Nonetheless, my friend agreed to take me along to her life drawing session to see if an hour and a half crudely sketching a naked pensioner could turn me into Da Vinci. That I was not entirely in my comfort zone became obvious early on. Imagine a stereotypical French artist in his smoky garret, floppy smock spattered with oil paints and legs akimbo as he daubs a portrait of his reclining mistress in a state of dishabille. He pauses in his work, lifts up his thumb and squints momentarily. The reclining mistress of course understands that he is merely gauging the scale of the piece, and continues to recline with aplomb.  She does not, as I did, interpret the artist’s extended digit as a friendly thumbs up, and respond with two thumbs and a cheery grin of her own.

As I realised the man opposite me was not welcoming me to the group, but merely concentrating on his own charcoal sketch, I quietly lowered my thumbs and took up my pencil. Easels were available, and I had taken one, not because it would make any difference to my artwork, but because I wanted to fit in. If there had been someone there dispensing complimentary berets, laudanum and severed ears to complete the troubled artist look, I would have been first in line.

“Every man is a builder of a Temple called his body.” At least, he is according to Henry David Thoreau. To be fair to my model, for a man of advanced years, he had looked after himself well, and his body was remarkably slim and wrinkle-free. The freakishly smooth contours of his body poured from my pencil, as he posed for us with studied neutrality. He conducted himself with remarkable gravity for a man utterly devoid of underwear.

My work did improve throughout the class, as our model moved from a series of warm-up positions to three longer poses.
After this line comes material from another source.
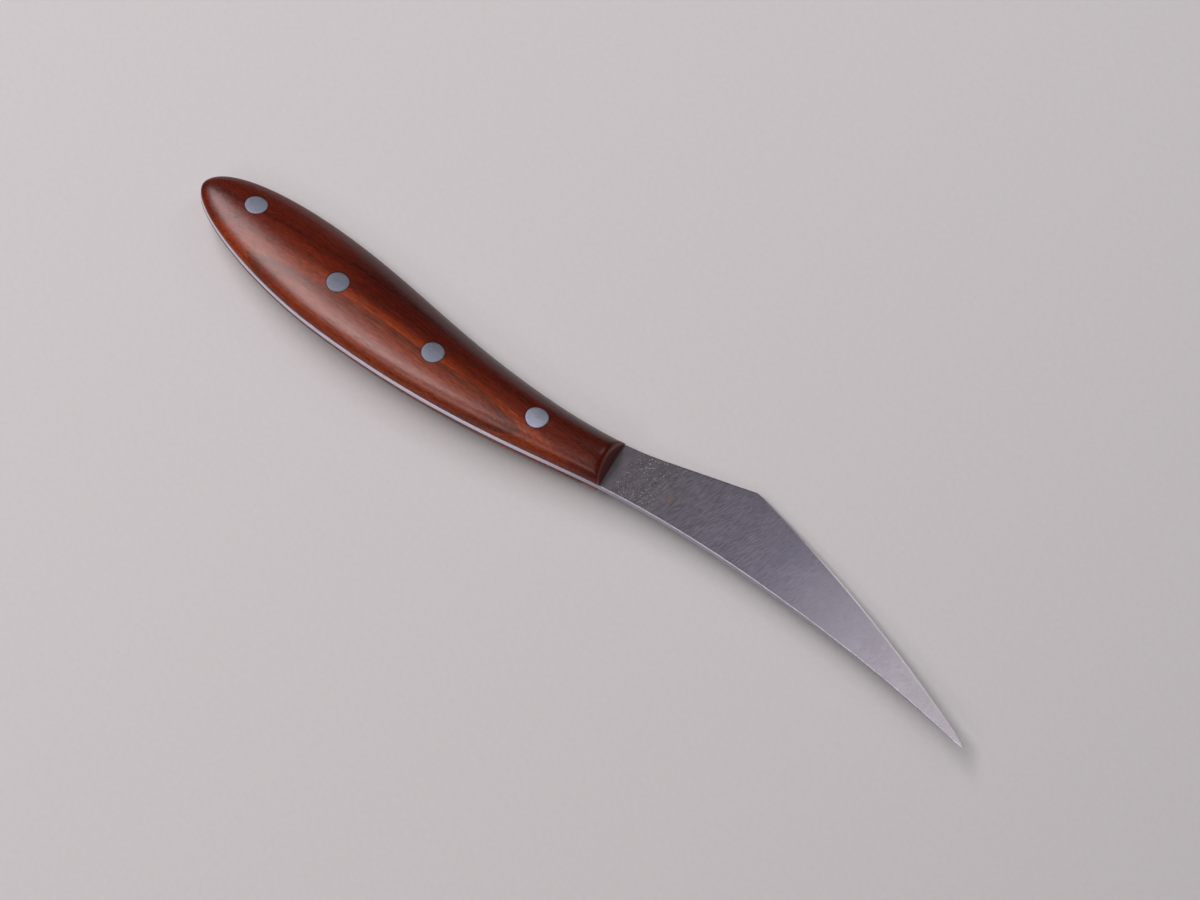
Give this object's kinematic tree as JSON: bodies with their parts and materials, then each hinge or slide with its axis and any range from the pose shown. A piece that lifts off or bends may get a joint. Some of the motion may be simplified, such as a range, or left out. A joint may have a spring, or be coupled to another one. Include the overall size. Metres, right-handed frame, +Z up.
{
  "type": "chip carving knife",
  "caption": "Fixed-blade chip carving knife: a thin swept steel blade on a full tang between two rounded wooden scales, held by flush steel pins.",
  "frame": {"origin": "middle of the bottom of the bounding box, on the surface that the knife lies on", "axes": "+X along the knife from the butt to the tip, +Z up from that surface, +Y level, on the cutting edge's side; the blade's flat is rolled 11.5 degrees about X, edge side down, as the knife lies by its own weight"},
  "size_m": [0.1986, 0.0308, 0.0117],
  "materials": {
    "blade_steel": "satin, cross-ground",
    "rosewood": "oiled satin",
    "pin_steel": "satin",
    "epoxy": "cured adhesive"
  },
  "bodies": {
    "root": {"blade_and_tang": "blade_steel", "bond_film_upper": "epoxy", "bond_film_lower": "epoxy", "handle_scale_upper": "rosewood", "handle_scale_lower": "rosewood", "handle_pin_1": "pin_steel", "handle_pin_2": "pin_steel", "handle_pin_3": "pin_steel", "handle_pin_4": "pin_steel"}
  },
  "joints": []
}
First he straddled a chair like an extra from ‘One Foot in the Grave’ who had wandered into a Cabaret audition; secondly, he stood with one leg propped on the seat, gazing into the middle distance with the gravitas accorded only to Roman Emperors and the publicly nude; and for a finale, he curled in a foetal position on the floor, as smooth, orange and shiny as a baked bean.
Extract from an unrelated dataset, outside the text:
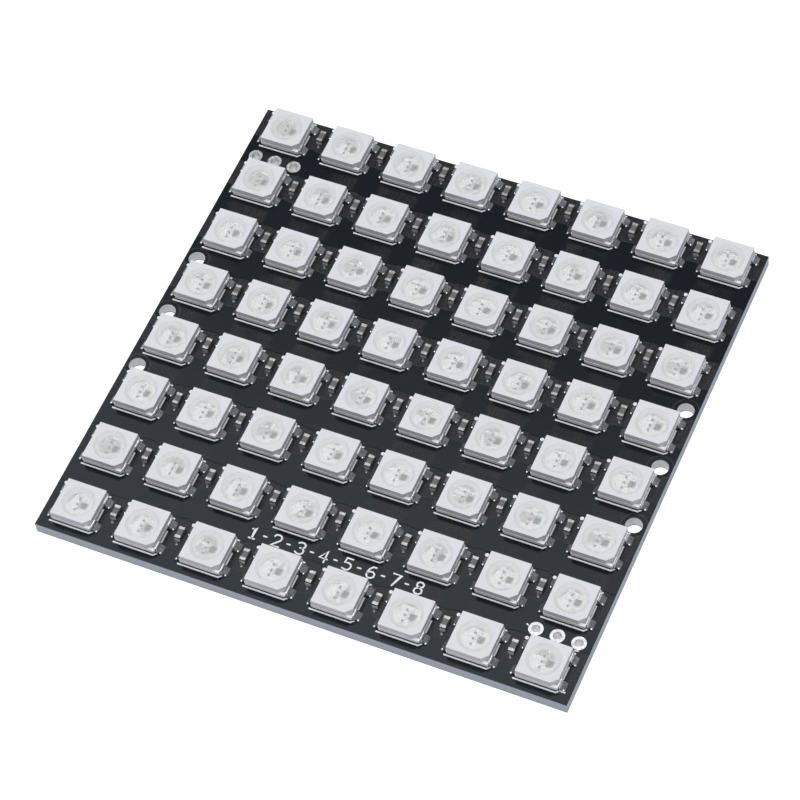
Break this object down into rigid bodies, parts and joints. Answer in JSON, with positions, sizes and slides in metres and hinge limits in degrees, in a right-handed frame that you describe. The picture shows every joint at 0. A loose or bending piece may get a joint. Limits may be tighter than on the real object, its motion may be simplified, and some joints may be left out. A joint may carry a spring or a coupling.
{
  "type": "light-emitting diode matrix board",
  "caption": "Flat square circuit board carrying a grid of square white colour-changing light-emitting diodes, with plated wire holes at two corners and mounting holes at two sides.",
  "frame": {"origin": "centre of the board's underside", "axes": "+X along a row of diodes towards the output holes' side, +Y from the output end to the input end, +Z out of the lit face"},
  "size_m": [0.065, 0.0634, 0.0032],
  "materials": {
    "board": "smooth near-black solder mask over glass-fibre laminate, satin gloss, pale laminate at the cut edges",
    "print": "thin matt white ink",
    "eyelet": "bright tinned copper",
    "housing": "satin white heat-resistant nylon",
    "lens": "milky silicone resin, soft gloss",
    "leads": "silver-plated copper strip in tin solder",
    "driver_chip": "polished dark silicon",
    "emitter_chip": "polished semiconductor crystal",
    "capacitor": "satin brown-gray ceramic",
    "terminal": "tinned end caps in solder"
  },
  "bodies": {
    "root": {"board": "board", "silkscreen": "print", "input_eyelets": "eyelet", "output_eyelets": "eyelet", "row_1_housings": "housing", "row_2_housings": "housing", "row_3_housings": "housing", "row_4_housings": "housing", "row_5_housings": "housing", "row_6_housings": "housing", "row_7_housings": "housing", "row_8_housings": "housing", "row_1_lenses": "lens", "row_2_lenses": "lens", "row_3_lenses": "lens", "row_4_lenses": "lens", "row_5_lenses": "lens", "row_6_lenses": "lens", "row_7_lenses": "lens", "row_8_lenses": "lens", "row_1_leads": "leads", "row_2_leads": "leads", "row_3_leads": "leads", "row_4_leads": "leads", "row_5_leads": "leads", "row_6_leads": "leads", "row_7_leads": "leads", "row_8_leads": "leads", "row_1_driver_chips": "driver_chip", "row_2_driver_chips": "driver_chip", "row_3_driver_chips": "driver_chip", "row_4_driver_chips": "driver_chip", "row_5_driver_chips": "driver_chip", "row_6_driver_chips": "driver_chip", "row_7_driver_chips": "driver_chip", "row_8_driver_chips": "driver_chip", "row_1_emitter_chips": "emitter_chip", "row_2_emitter_chips": "emitter_chip", "row_3_emitter_chips": "emitter_chip", "row_4_emitter_chips": "emitter_chip", "row_5_emitter_chips": "emitter_chip", "row_6_emitter_chips": "emitter_chip", "row_7_emitter_chips": "emitter_chip", "row_8_emitter_chips": "emitter_chip", "row_1_capacitors": "capacitor", "row_2_capacitors": "capacitor", "row_3_capacitors": "capacitor", "row_4_capacitors": "capacitor", "row_5_capacitors": "capacitor", "row_6_capacitors": "capacitor", "row_7_capacitors": "capacitor", "row_8_capacitors": "capacitor", "row_1_terminals": "terminal", "row_2_terminals": "terminal", "row_3_terminals": "terminal", "row_4_terminals": "terminal", "row_5_terminals": "terminal", "row_6_terminals": "terminal", "row_7_terminals": "terminal", "row_8_terminals": "terminal"}
  },
  "joints": []
}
The resultant drawings will not be displayed in public any time soon, for fear they might upset small children, art critics and other people of a temperamental disposition. Nonetheless, that notoriously lazy bastard Michelangelo took four years to paint the Sistine Chapel, whereas I produced three sketches in just over an hour, at least one of which is vaguely identifiable as being a picture of a human man. For me, that is achievement enough.